The focus of her stream was dedicated to voting, yet many criticized her on other issues. One viewer in particular asked why she wasn’t pushing for a stimulus instead of playing games. In reality, Ocasio-Cortez has pushed for a stimulus, but passing such a package is dependent on a majority in Congress, not solely up to her. It seems that no matter what AOC does, it just isn’t enough for her critics. 

Whether Ocasio-Cortez is using this platform to encourage voting or not, she should still be able to spend her free time how she chooses. Though she’s a representative, she’s still human. She deserves the ability to take some time off work and play a video game if she pleases. President Trump constantly takes frequent trips to play golf for no other reason than to simply enjoy himself. If he can do that, then AOC should be able to connect with voters through Among Us, shouldn’t she?
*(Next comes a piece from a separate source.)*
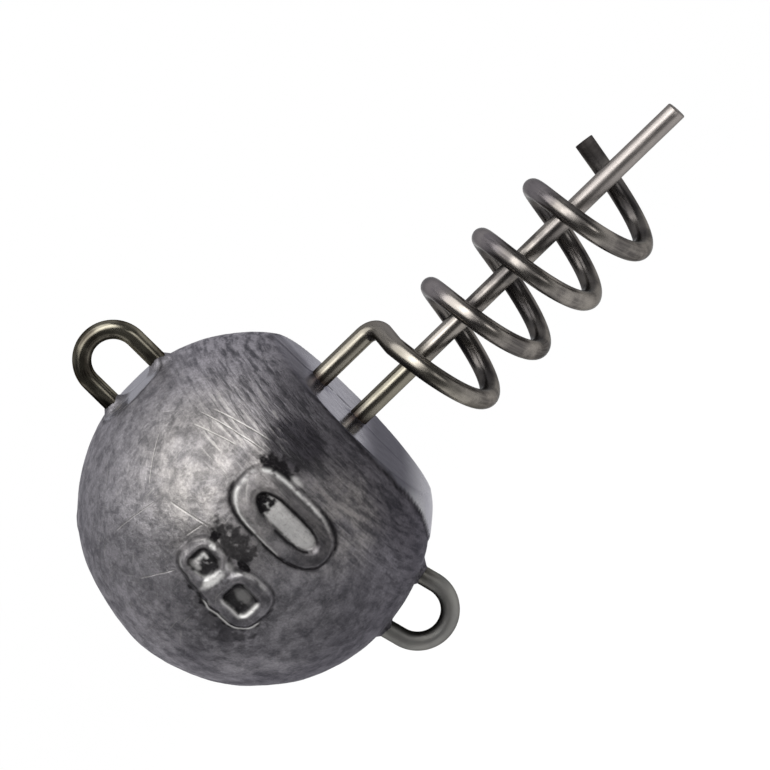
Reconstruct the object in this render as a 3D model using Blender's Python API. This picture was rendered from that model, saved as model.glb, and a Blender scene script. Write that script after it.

Perhaps AOC is being unfairly criticized because of the negative sentiment associated with video games and other youth platforms, while golf as a more traditional hobby in older demographics is accepted by mainstream politics. However, as younger people get more involved in politics, it is important to engage with them in a way that both motivates and accepts them. 

AOC bridges politics to the youth. As a former bartender, she understands the lives of working-class individuals and aims to represent the people’s needs. Unlike some politicians who constantly try to portray a certain image through a diplomatic facade, AOC isn’t afraid to show what she stands for. With this stream, Ocasio-Cortez encourages voter engagement and gives young people a new outlook on politics.